Why Investing in Quality Flowy Skirts Pays Off Over Time

The economics of building a wardrobe around flowy skirts work in your favor more than you might initially assume. A single well-constructed flowing skirt in a versatile neutral — black, navy, or taupe — can serve as the foundation for dozens of distinct outfits across multiple seasons. When you calculate the cost-per-wear of a quality skirt that you wear twice monthly over three years, you are looking at an investment of roughly one dollar per outing for most mid-range options. Compare that to trend-driven pieces that you wear three times before the style feels dated, and the value proposition becomes obvious.

Quality matters significantly in this category because poorly constructed flowy skirts reveal their flaws immediately. Uneven hems become visible the moment the fabric starts moving. Cheap waistband elastic creates uncomfortable bulging that defeats the entire purpose of wearing something comfortable in the first place. The seams on a well-made flowy skirt are finished with French seams or serged edges that prevent fraying and maintain the garment’s integrity through repeated washing and wearing. When you invest in these construction details upfront, you are buying years of reliable wear rather than a season’s worth of disappointment.

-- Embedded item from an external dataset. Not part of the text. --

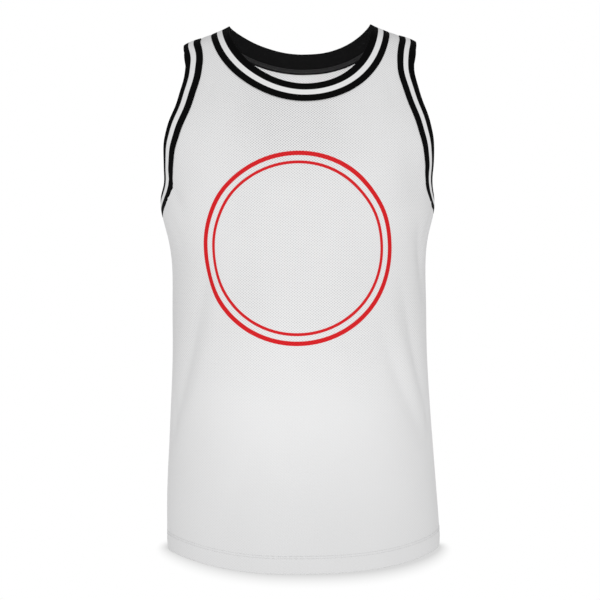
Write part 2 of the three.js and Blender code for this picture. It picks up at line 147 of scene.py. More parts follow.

The final argument for prioritizing flowy skirts in your wardrobe is perhaps the most practical: they simply make getting dressed easier. On mornings when you have limited time and even less patience for outfit decisions, reaching for a flowy skirt that you already know pairs well with your favorite tops eliminates the friction that turns getting-ready routines into stressful ordeals. Clothing that works with your body, your schedule, and your actual life is not a luxury — it is the baseline expectation every woman should have for her wardrobe. A flowy skirt delivers on that expectation every single time you pull it off the hanger.